A colourful and fun label for Spade Oak Sangria
Spanish-Style Sangria based on Tempranillo
On a more technical side, Steve and Eileen’s Spade Oak Sangria is based on the Spanish Tempranillo variety planted in their home vineyard, for that authentic Mediterranean taste. A little Syrah is also included, and the rest is made up of local Gisborne cider, organic orange, lemon and grape juices. It’s a little drier than many other sangrias and sits at only 8.5% alc. This first commercial release of the sangria is based on 2011 vintage Tempranillo, but it’s a year-in, year-out consistency that will be the aim, and that won’t be a problem with Steve’s extensive experience in blending in making method sparkling wines over the last 15 years or so.

What does it taste like?
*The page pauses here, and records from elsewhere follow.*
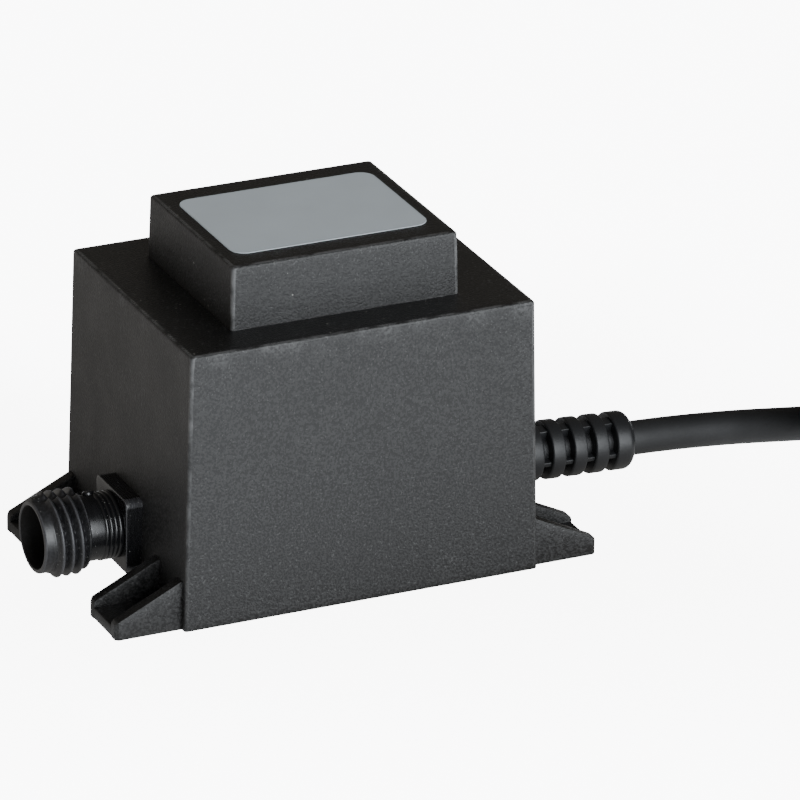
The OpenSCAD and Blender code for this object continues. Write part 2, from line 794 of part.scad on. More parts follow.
module output_lead_red() {
    color([0.6, 0.1, 0.1])
        wire([
            [-wall_x - contact_back, socket_y - contact_pitch / 2, port_z],
            [-wall_x - sleeve_back + output_lead_d, socket_y - contact_pitch / 2, port_z],
            [-pin_x, contact_pitch, wire_floor],
            [-pin_x, pin_y, pin_foot - output_lead_d / 2]
        ], output_lead_d);
}
module output_lead_black() {
    color([0.08, 0.08, 0.08])
        wire([
            [-wall_x - contact_back, socket_y + contact_pitch / 2, port_z],
            [-wall_x - sleeve_back + output_lead_d, socket_y + contact_pitch / 2, port_z],
            [-pin_x, 2 * contact_pitch, wire_floor - output_lead_d - core_step],
            [pin_x, pin_y, pin_foot - output_lead_d / 2]
        ], output_lead_d);
}

module cord_lead() {
    color([0.07, 0.07, 0.08]) tube(lead_path, cord_d, lead_sides);
}
module cord_coil() {
    color([0.07, 0.07, 0.08]) tube(coil_path, cord_d, coil_sides);
}
module cord_tail() {
    color([0.07, 0.07, 0.08]) tube(tail_path, cord_d, lead_sides);
}
// Flat ties drawn round the bundle of turns
module cord_ties() {
    color([0.1, 0.1, 0.1])
        for (turn = tie_turns)
            translate([coil_centre.x, coil_centre.y, 0]) rotate([0, 0, turn]) rotate([90, 0, 0])
                linear_extrude(tie_w, center = true) difference() {
                    round_all(passes(turn), cord_d + 2 * tie_play + 2 * tie_t);
                    round_all(passes(turn), cord_d + 2 * tie_play);
                }
}
// Where the turns of the coil pass a given direction from its centre, as [radius, height]
function on_coil(t) = let (u = t / coil_turns * coil_rings, i = floor(u), rest = u - i)
    coil_wound[i] * (1 - rest) + coil_wound[i + 1] * rest;
function passes(turn) = [
    for (t = [(coil_start_turn - turn + 360) / 360 % 1 : 1 : coil_turns - 1 / coil_rings])
        let (p = on_coil(t)) [norm([p.x, p.y] - coil_centre), p.z]
];
module round_all(points, d) {
    hull() for (p = points) translate(p) circle(d = d, $fn = bend_steps);
}

// Plug, drawn along its own axis from the cord's entry to its face
plug_relief_l = 16;
plug_head_l = 18;
plug_neck_w = 15;
plug_neck_t = 12;
plug_corner_share = 0.42;
plug_entry_d = 9.5;
plug_pin_round = 1.6;
plug_rib_w = 1.6;
plug_rib_step = 3.2;
plug_rib_h = 0.5;
plug_rib_growth = 0.3;
plug_ribs = 4;
module at_plug() {
    translate(plug_rear) rotate([0, 0, plug_turn]) rotate([0, 90, 0]) rotate([0, 0, 90]) children();
}
module plug_body() {
    head_r = plug_t * plug_corner_share;
    color([0.08, 0.08, 0.09])
        difference() {
            at_plug() {
                cylinder(h = plug_relief_l + cut, d = plug_entry_d);
                for (i = [0:plug_ribs - 1])
                    translate([0, 0, i * plug_rib_step])
                        cylinder(h = plug_rib_w, d = plug_entry_d + 2 * (plug_rib_h + i * plug_rib_growth));
                hull() {
                    translate([0, 0, plug_relief_l - plug_rib_w]) linear_extrude(film)
                        offset(plug_neck_t / 2 - cut, $fn = bend_steps)
                            square([plug_neck_w - plug_neck_t + 2 * cut, 2 * cut], center = true);
                    translate([0, 0, plug_l - plug_head_l]) linear_extrude(film)
                        offset(head_r, $fn = bend_steps)
                            square([plug_w - 2 * head_r, plug_t - 2 * head_r], center = true);
                }
                translate([0, 0, plug_l - plug_head_l]) linear_extrude(plug_head_l)
                    offset(head_r, $fn = bend_steps)
                        square([plug_w - 2 * head_r, plug_t - 2 * head_r], center = true);
            }
            plug_pin_bars();
        }
}
module plug_pin_bars() {
    at_plug() for (x = [-1, 1])
        translate([x * plug_pin_pitch / 2, 0, plug_l]) {
            translate([0, 0, -plug_pin_l / 2])
                cylinder(h = plug_pin_l / 2 + cut, d = plug_pin_d - plug_pin_round);
            cylinder(h = plug_pin_l - plug_pin_round, d = plug_pin_d);
            translate([0, 0, plug_pin_l - plug_pin_round])
                cylinder(h = plug_pin_round, d1 = plug_pin_d, d2 = plug_pin_d - 2 * plug_pin_round);
        }
}
module plug_pins() {
    color([0.8, 0.78, 0.7]) plug_pin_bars();
}

housing();
potting_compound();
rating_label();
output_socket();
contact_carrier();
output_contacts();
contact_sleeves();
strain_relief();
cord_sheath_end();
core_e_sheets();
core_i_sheets();
bobbin();
primary_winding();
secondary_winding();
primary_tape();
secondary_tape();
solder_pins();
thermal_fuse();
fuse_sleeve();
crimp_splice();
fuse_leads();
mains_core_brown();
mains_core_blue();
output_lead_red();
output_lead_black();
cord_lead();
cord_coil();
cord_tail();
cord_ties();
plug_body();
plug_pins();
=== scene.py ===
"""Looks of a potted mains transformer: housing, label, threaded socket, strain relief, cord and plug."""
import json
import math

import bmesh
import bpy
from mathutils import Matrix, Vector


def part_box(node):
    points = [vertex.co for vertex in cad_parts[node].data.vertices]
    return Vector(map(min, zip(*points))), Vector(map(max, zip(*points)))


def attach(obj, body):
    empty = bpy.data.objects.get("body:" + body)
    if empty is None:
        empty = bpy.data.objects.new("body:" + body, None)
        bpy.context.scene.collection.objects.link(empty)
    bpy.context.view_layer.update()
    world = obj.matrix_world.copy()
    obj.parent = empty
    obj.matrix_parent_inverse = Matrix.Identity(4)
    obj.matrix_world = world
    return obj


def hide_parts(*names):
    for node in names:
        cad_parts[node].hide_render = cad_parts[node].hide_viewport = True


bl_info = {
    "name": "Potted Transformer",
    "version": (1, 0, 0),
    "blender": (4, 5, 0),
    "location": "View3D > Sidebar > Transformer",
    "description": "Dresses the solids of a potted mains transformer",
    "category": "Object",
}

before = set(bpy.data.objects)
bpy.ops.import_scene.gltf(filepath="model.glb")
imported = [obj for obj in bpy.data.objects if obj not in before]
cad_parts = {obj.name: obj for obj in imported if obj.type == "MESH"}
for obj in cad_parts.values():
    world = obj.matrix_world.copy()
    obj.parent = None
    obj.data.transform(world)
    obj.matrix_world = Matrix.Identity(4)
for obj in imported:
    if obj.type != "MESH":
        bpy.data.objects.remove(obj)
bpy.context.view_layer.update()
MM = 0.001
ROOT = "root"
LABEL_LOW, LABEL_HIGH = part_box("rating_label")
HOUSING_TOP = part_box("housing")[1][2]

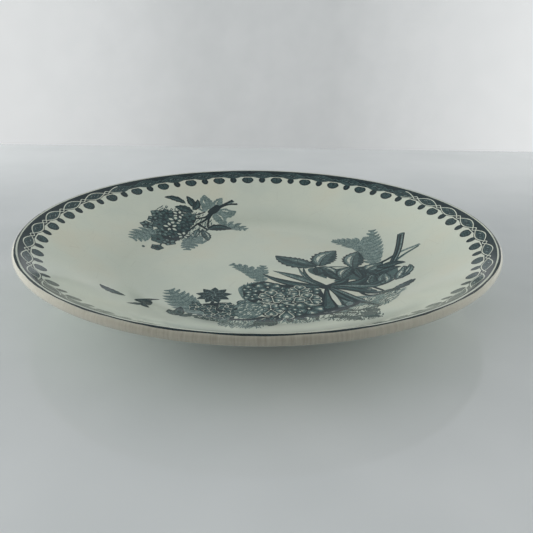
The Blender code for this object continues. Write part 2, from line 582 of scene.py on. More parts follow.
def blade(art, base, tip, width, bend=0.0, body=dark, light=mid):
    # a long grass blade, widest a third of the way up, with a dark edge and a light streak
    path = curved(base, tip, bend)
    art.append((stroke(path, width * 0.5, 0.15, width * 0.65), line))
    if width > 1.6:
        art.append((stroke(path[1:-2], width * 0.3, 0.1, width * 0.5), body))
        lit = path[1:-3] + sideOf(path[1:-3]) * width * 0.1
        art.append((stroke(lit, width * 0.12, 0.1, width * 0.24), light))


petalPoints = (0.04, 0.34+0.27j, 0.74+0.5j, 1.0+0.26j, 0.93, 1.0-0.26j, 0.74-0.5j, 0.34-0.27j)


def petal(art, centre, tip, width, rim, body, glow):
    # a rounded petal: dark gap, rim, body, streaks from the throat and a highlight near the tip
    across = 1j * (tip - centre) * width
    outline = [centre + (tip - centre) * p.real + across * p.imag for p in map(complex, petalPoints)]
    middle = centre + (tip - centre) * 0.62
    full = spline(outline, True, 0.9)
    art.append((middle + (full - middle) * 1.12, line))
    art.append((full, rim))
    art.append((middle + (full - middle) * 0.84, body))
    for turn in (-0.26, 0.0, 0.26):
        end = centre + (tip - centre) * (0.62 - abs(turn)) * cmath.exp(1j * turn)
        art.append((stroke(np.array([centre, end]), 0.9, 0.2), dark))
    art.append((centre + (tip - centre) * 0.68 + (full - middle) * 0.5, wash))
    art.append((centre + (tip - centre) * 0.74 + (full - middle) * 0.27, glow))


def blossom(art, centre, radius, turn, petals=5, rim=clear, body=mid, glow=clear, flat=1.0):
    # an open flower of rounded petals
    for k in range(petals):
        angle = math.radians(turn) + k * 2 * math.pi / petals
        reach = radius * (1 + 0.1 * math.sin(2.3 * k + centre.real))
        tip = centre + reach * complex(math.cos(angle), flat * math.sin(angle))
        petal(art, centre, tip, 0.95, rim, body, glow)
    art.append((disc(centre, radius * 0.2), line))
    art.append((disc(centre, radius * 0.1, count=8), clear))


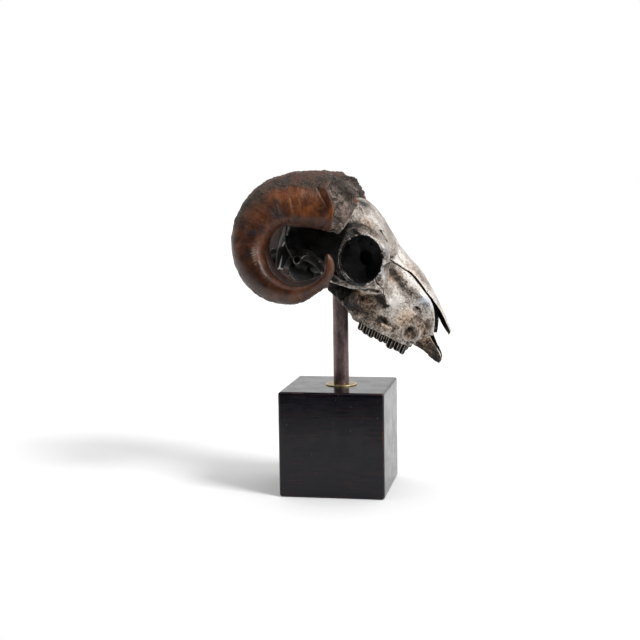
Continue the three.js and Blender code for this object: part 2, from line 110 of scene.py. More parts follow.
def between_cells(values, cell, share):
    """The values at the eight corners of each cell, mixed by how far along it a place lies on each axis."""
    ends = [(cell[..., a] % n, (cell[..., a] + 1) % n) for a, n in enumerate(values.shape)]
    total = 0
    for bits in range(8):
        far = [bits >> a & 1 for a in range(3)]
        weight = 1
        for a in range(3):
            weight = weight * (share[..., a] if far[a] else 1 - share[..., a])
        total = total + weight * values[tuple(ends[a][far[a]] for a in range(3))]
    return total


def noise(p, size, shift=0.0):
    """Smooth noise from -1 to 1 at points p, with bumps about as large as size."""
    q = np.asarray(p, "f4") / size + np.float32(shift)
    cell = np.floor(q).astype(int)
    f = q - cell
    return between_cells(LATTICE, cell, f * f * (3 - 2 * f))


def fbm(p, size, octaves=3, shift=0.0):
    return sum(noise(p, size / 2 ** o, shift + 7.3 * o) / 2 ** o for o in range(octaves)) / 1.6


def smooth(edge0, edge1, x):
    t = np.clip((x - edge0) / (edge1 - edge0), 0, 1)
    return t * t * (3 - 2 * t)


# ---- Solid shapes as distances ------------------------------------------------------------------

def blend_min(a, b, k):
    h = np.clip(0.5 + 0.5 * (b - a) / k, 0, 1)
    return b + (a - b) * h - k * h * (1 - h)


def outline_distance(a, b, outline):
    """Signed distance from a closed outline in a plane."""
    outline = np.asarray(outline, "f4")
    best = np.full(np.broadcast(a, b).shape, 1e9, "f4")
    inside = np.zeros(best.shape, bool)
    for (a0, b0), (a1, b1) in zip(outline, np.roll(outline, -1, 0)):
        da, db = a1 - a0, b1 - b0
        length = da * da + db * db
        if length < 1e-9:
            continue
        t = np.clip(((a - a0) * da + (b - b0) * db) / length, 0, 1)
        best = np.minimum(best, (a - a0 - da * t) ** 2 + (b - b0 - db * t) ** 2)
        if abs(db) > 1e-9:
            inside ^= ((b0 > b) != (b1 > b)) & (a < a0 + (b - b0) * (da / db))
    return np.where(inside, -1, 1) * np.sqrt(best)


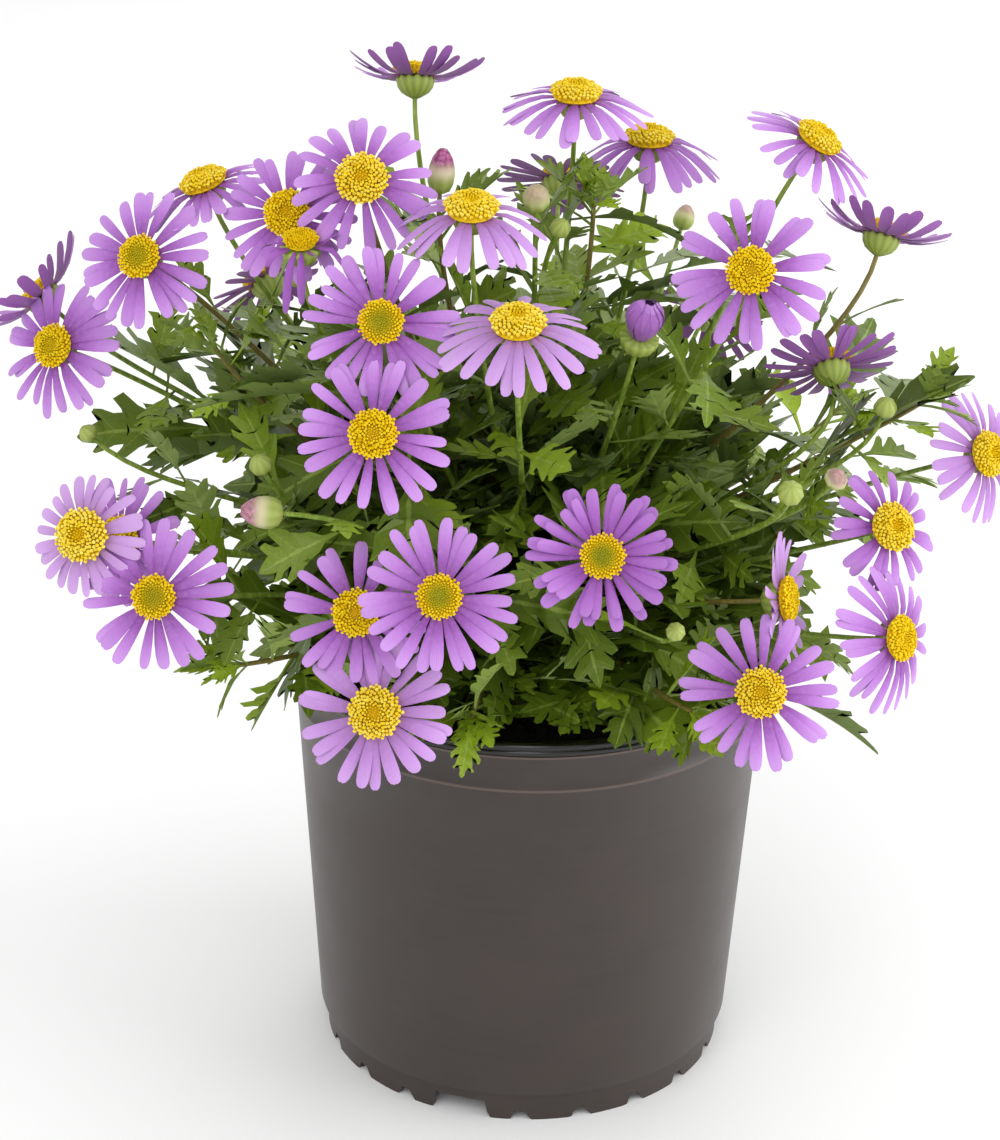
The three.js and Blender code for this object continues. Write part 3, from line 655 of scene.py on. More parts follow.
class DAISY_OT_soil(bpy.types.Operator):
    """Build the lumpy soil and its loose crumbs"""

    bl_idname = "daisy.soil"
    bl_label = "Potting soil"

    TOP_RADII = (60, 57, 52, 46, 39, 31, 22, 12)

    def execute(self, context):
        settings = context.scene.daisy_soil
        pot = context.scene.daisy_pot
        rim, height, wall = pot.rim_radius / MM, pot.height / MM, pot.wall / MM
        rng = np.random.default_rng(11)
        gap = 0.5
        low = FLOOR_TOP + gap
        edges = [wall_radius(z, rim, height) - wall - gap for z in (low, 50, 80, SOIL_TOP - 1)]
        radii = np.array([*edges, *self.TOP_RADII])
        sides = 72
        angle = TAU * np.arange(sides) / sides
        x, y = radii[:, None] * np.cos(angle), radii[:, None] * np.sin(angle)
        heights = np.broadcast_to(np.array([low, 50, 80, SOIL_TOP - 1])[:, None], (4, sides))
        top = soil_height(x[4:], y[4:]) + rng.normal(0, 0.35, x[4:].shape)
        centre, n, u, v = (np.array([p], float) for p in ((0, 0, 0), (0, 0, 1), (1, 0, 0), (0, 1, 0)))
        shells = Shells()
        all_radii = np.repeat(radii[None, :, None], sides, 2)
        points = turned(centre, n, u, v, all_radii, np.concatenate([heights, top])[None], sides)
        shells.add(points, *shell_faces(len(radii), sides))
        shells.add(*self.crumbs(settings, rng))
        piece = shells.build("potting_soil_top", soil_finish(settings), crease=60)
        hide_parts("potting_soil")
        return {"FINISHED"}

    @staticmethod
    def crumbs(settings, rng):
        """Small squashed balls of uneven rings, strewn evenly over the soil's circle."""
        count = settings.crumbs
        out = 59 * np.sqrt(rng.random(count))
        turn = TAU * rng.random(count)
        x, y = out * np.cos(turn), out * np.sin(turn)
        size = settings.crumb_size / MM * rng.uniform(0.5, 1.5, count)
        centre = np.stack([x, y, soil_height(x, y) + 0.2 * size], -1)
        n, u, v = axis_frame(rng.uniform(0, 360, count), rng.uniform(0, 180, count))
        uneven = rng.uniform(0.75, 1.2, (count, 3, 6))
        radii = size[:, None, None] * np.array([0.62, 1.0, 0.68])[:, None] * uneven
        heights = size[:, None] * np.array([-0.6, 0.0, 0.55])
        poles = size[:, None] * np.array([-0.85, 0.8])
        return turned(centre, n, u, v, radii, heights, 6, poles), *shell_faces(3, 6)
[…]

Well, I don’t think it’s appropriate to rate and score it for Raymond Chan Wine Reviews, but my impression is one of a spritzig rosé crossed with a deliciously dry fruit cooler. Though looking more like raspberry cordial, it has a true vinous aroma of refreshingly cool red fruits. The power of suggestion from the colour made me think of raspberries and red currants pouring from the bouquet. Surprisingly dry, thus countering the expectation of something confected, the subtle red fruit flavours seamlessly flow, mixed with a hint of citrus and apple. It’s the acidity that is the feature – juicy and mouthwatering with a hint of sourness to provide quenchability. There’s a little tingle on the tongue, and the alcohol is hardly detectable. It’s all a bit easy to enjoy and one forgets there’s a modest amount of alcohol that might catch up with you!

I enjoyed it with Chinese cuisine, my equivalent of Mediterranean fare: stir-fried prawns and vegetables and freshly roasted duck, and the Spade Oak Sangria was balanced and refreshing with both. Even with a pork egg foo yung dish, the Sangria with its crispness and zippiness found the egg no issue. So I can easily imagine tapas and small plates being well-accompanied by it. If I could hear it speak, the sangria would beg for sunshine and the outdoors. Serve chilled, with some ice and a slice of orange or lemon if you like. It’s a no-fuss beverage that anyone can partake and find drinkable and enjoyable in any easy-going situation.

The Spade Oak Sangria comes in 750 ml bottles and has a RRP$16.95

Disclaimer: This wine-based beverage is distributed by ‘Wine2Trade’, the company under which ‘Raymond Chan Wine Reviews’ operates.